Covered Cal not waiting for federal guidance
Despite the uncertainty of the Affordable Care Act’s future in Washington, Covered California’s Board of Directors took action last month to promote stability in the state’s individual health-insurance market.
Although the U.S. Congress did not repeal the ACA, the Trump administration has not made any long-term commitments to continue funding the educational and enrollment activities. At the end of August, the Centers for Medicare and Medicaid Services announced that the funding for advertising the new enrollment periods would be only $10 million compared to $100 million in 2016.
CMS argues that the number of enrollees has been declining. In a press release announcing the reduced funding, the agency stated that during last year’s sign up period, “… first-time enrollment declined by 42 percent and effectuated enrollment declined by approximately 500,000 individuals.”
However, Covered Cal decided to move in the opposite direction to encourage more individual enrollment in the state’s health-insurance program.
The Covered Cal board has increased its advertising budget and plans to “increase the number of television and radio ads around key dates throughout the upcoming open-enrollment period.”
Also, Covered Cal’s enrollment period will be Nov. 1 to Jan. 31, 2018. That is twice the length of the federal open-enrollment period, which ends Dec. 15, 2017.
And, the Covered Cal board is developing options for insurers to recover costs associated with the uncertainty of plans and federal reimbursement this year. This includes amending its contracts with carriers to promote participation and lower prices in 2018 by allowing for multi-year adjustments to their margins.
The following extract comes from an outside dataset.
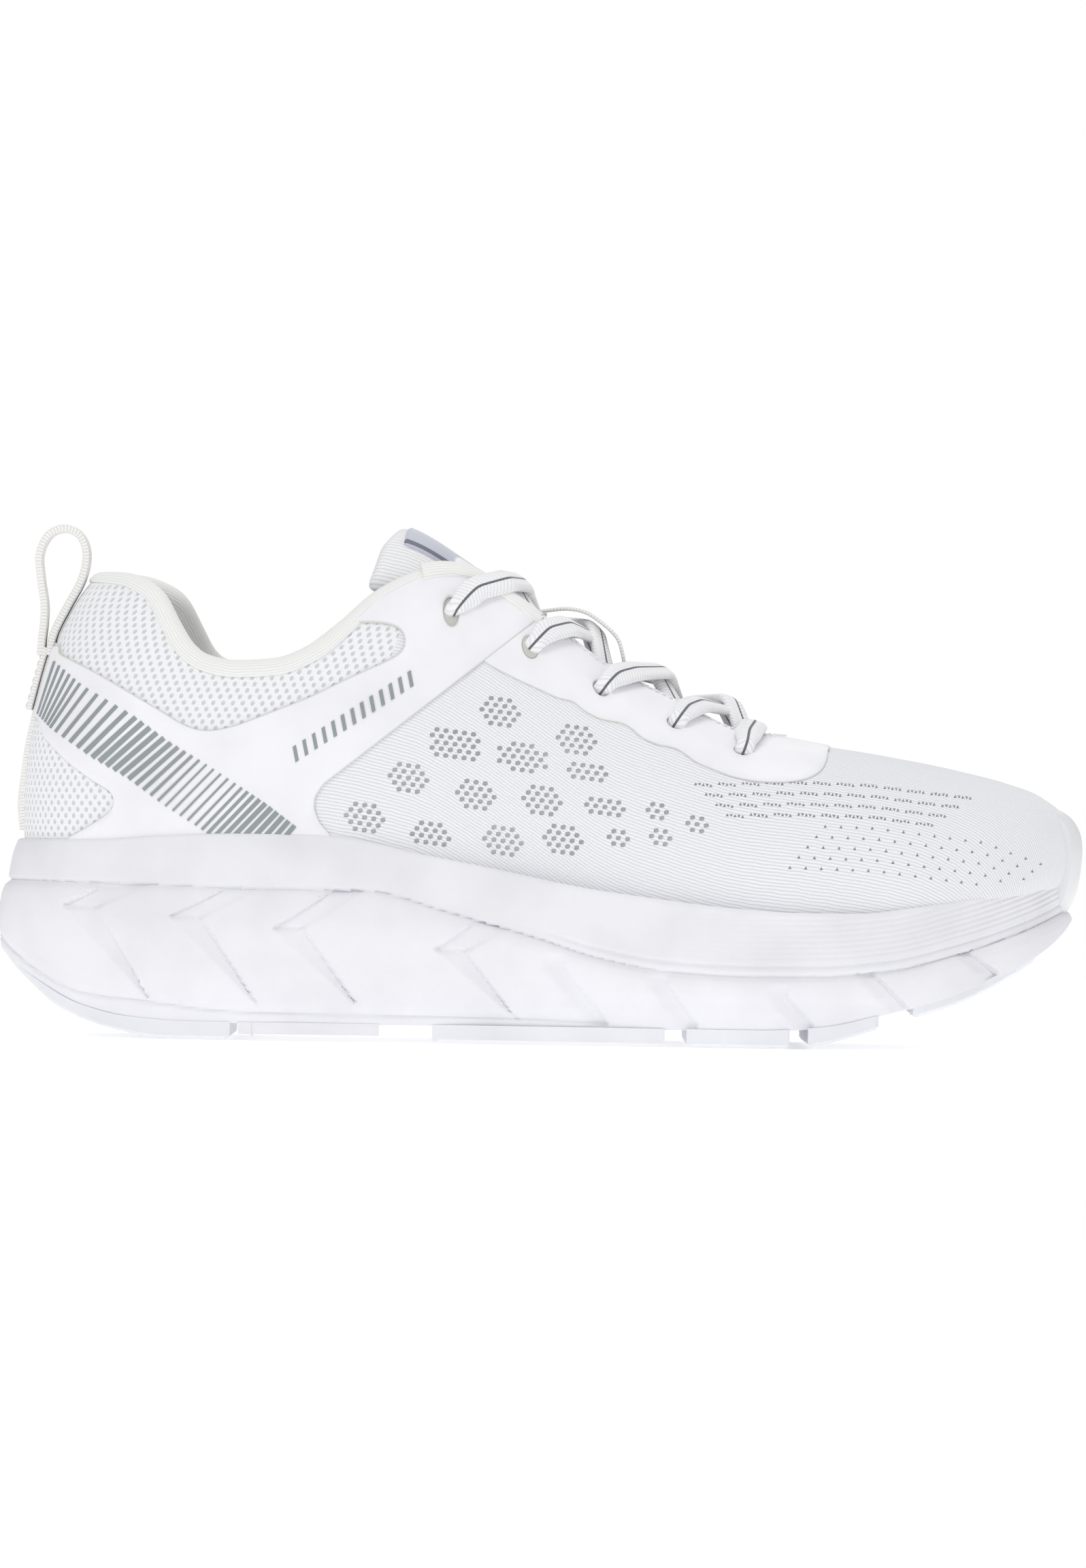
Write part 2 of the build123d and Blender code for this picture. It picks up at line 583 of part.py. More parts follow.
def crossing(row, side, height):
    """From under the eyestay at one row, across the tongue, to the throat's edge of the next row up."""
    start, end = EYELETS_X[row] + UNDER_EDGE_X, EYELETS_X[row - 1] + OVER_EDGE_X[row - 1]
    halfway = above(start - UNDER_EDGE_X / 2, (EYELET_Y[row] + EDGE_Y[row] - 1) / 2 * side, UNDER)
    return [halfway, above(start, (EDGE_Y[row] - 1) * side, UNDER), above((start + end) / 2, 0, height)]


def half_lace(side):
    """One half of the lace: from the middle of the front bar to the end of the tail inside the shoe."""
    points = []
    last = len(EYELETS_X) - 1
    for row in range(last, -1, -1):
        points += row_points(row, side)
        if row:
            points += crossing(row, side, HIGH_CROSSING if (row % 2 == 0) == (side < 0) else LOW_CROSSING)
            side = -side
    return points, side


def wall(x, z, side, inset):
    """A point inside the upper's wall at x and height z."""
    _, low, top, lateral, medial, wide, roundness = station_at(x)
    if z > wide:
        power, share = roundness, (z - wide) / (top - wide)
    else:
        power, share = SQUARE_BOTTOM, (wide - z) / (wide - low)
    half = (medial - lateral) / 2 - inset
    return Vector(x, (lateral + medial) / 2 + side * half * (1 - share**power) ** (1 / power), z)


def tail(side):
    route = [(-20, 102, 3.9), (-6, 78, 4.4), (16, 58, 5.4), (36, 50, 6.2), (52, 48, 7.0)]
    return [wall(x, z, side, inset) for x, z, inset in route]


def smooth_radii(points):
    """The largest bend that each corner's two runs leave room for."""
    radii = []
    for before, corner, after in zip(points, points[1:], points[2:]):
        turn = (corner - before).get_angle(after - corner)
        shorter = min((corner - before).length, (after - corner).length)
        radii.append(min(0.45 * shorter / tan(radians(turn) / 2), 40))
    return radii


left, left_side = half_lace(-1)
right, right_side = half_lace(1)
route = [*reversed(tail(left_side)), *reversed(left), *right, *tail(right_side)]
with BuildPart() as lace:
    with BuildLine() as lace_path:
        FilletPolyline(*route, radius=smooth_radii(route))
    with BuildSketch(Plane(lace_path.line @ 0, z_dir=lace_path.line % 0)):
        Circle(LACE_RADIUS)
    sweep()
save(lace, "lace")

AGLET_LENGTH, AGLET_RADIUS = 22.0, 1.5
for word, tip, before in (("lateral", route[0], route[1]), ("medial", route[-1], route[-2])):
    outward = (tip - before).normalized()
    with BuildPart() as aglet:
        with BuildSketch(Plane(tip + outward * 0.05, z_dir=outward)):
            Circle(AGLET_RADIUS)
        extrude(amount=AGLET_LENGTH)
        fillet(aglet.edges(), AGLET_RADIUS * 0.4)
    save(aglet, f"aglet_{word}")

KEEPER_HALF = 4.0
KEEPER_RISE = [(-1, -4.3), (4, 1.5), (7.5, 6.0), (17, 6.0), (20, 1.5), (24.5, -4.3)]
keeper_line = [above(x, 0, rise) for x, rise in KEEPER_RISE]
keeper_top = [above(x, 0, rise + 0.9) for x, rise in KEEPER_RISE]
with BuildPart() as lace_keeper:
    with BuildSketch(Plane.XZ.offset(-keeper_line[2].Y - KEEPER_HALF)):
        with BuildLine():
            Polyline(*[(p.X, p.Z) for p in [*keeper_line, *reversed(keeper_top)]], close=True)
        make_face()
    extrude(amount=2 * KEEPER_HALF)
save(lace_keeper, "lace_keeper")
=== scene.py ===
"""Running shoe, right foot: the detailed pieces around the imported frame.

Lengths in this file are millimetres in the shared frame: +X to the toe, -Y the lateral side, +Z up.
MM turns them into metres when a mesh is made. The upper's skin is unrolled onto a flat map, and each
piece of the upper is cut out on that map and laid back on the skin with its own thickness.
"""
from math import ceil, cos, pi, radians, sin, sqrt
import bpy
import numpy as np
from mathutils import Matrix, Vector
from mathutils.geometry import delaunay_2d_cdt


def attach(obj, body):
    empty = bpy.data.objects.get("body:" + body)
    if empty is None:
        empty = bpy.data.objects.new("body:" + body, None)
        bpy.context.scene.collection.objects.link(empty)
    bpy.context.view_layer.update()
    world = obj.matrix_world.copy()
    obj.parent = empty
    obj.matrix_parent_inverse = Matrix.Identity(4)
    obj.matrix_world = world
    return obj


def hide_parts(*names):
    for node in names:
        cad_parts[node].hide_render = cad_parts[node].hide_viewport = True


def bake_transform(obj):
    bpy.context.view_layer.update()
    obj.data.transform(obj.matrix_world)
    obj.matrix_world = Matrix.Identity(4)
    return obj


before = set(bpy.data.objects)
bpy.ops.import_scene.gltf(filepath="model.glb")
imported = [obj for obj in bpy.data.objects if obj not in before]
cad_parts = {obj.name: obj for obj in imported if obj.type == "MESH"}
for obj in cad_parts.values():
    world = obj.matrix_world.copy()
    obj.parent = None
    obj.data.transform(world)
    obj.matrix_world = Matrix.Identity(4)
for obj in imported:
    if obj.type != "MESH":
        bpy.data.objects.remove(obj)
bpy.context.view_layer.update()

MM = 0.001
LATERAL, MEDIAL = -1, 1
SIDES = ((LATERAL, "lateral"), (MEDIAL, "medial"))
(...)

“The lack of clarity and direction at the federal level continues to be a challenge, and Covered California is doing everything it can to stabilize the market and protect consumers,” said Peter V. Lee, executive director of Covered Cal. “A stable market is critical for millions of consumers, and Covered California is showing how it can be done.”
A bi-partisan group of U.S. senators on the Senate Health, Education, Labor and Pensions Committee held hearings last week and this week in hopes of finding common ground to fortify the ACA program for the next year or two.
Chairman Lamar Alexander (R-Tennessee) said as the hearings began, “If Congress acts quickly we can limit increases in premiums in 2018; continue support for co-pays and deductibles for many low-income families; make certain that health insurance is available in every market; and lay the groundwork for future premium decreases.”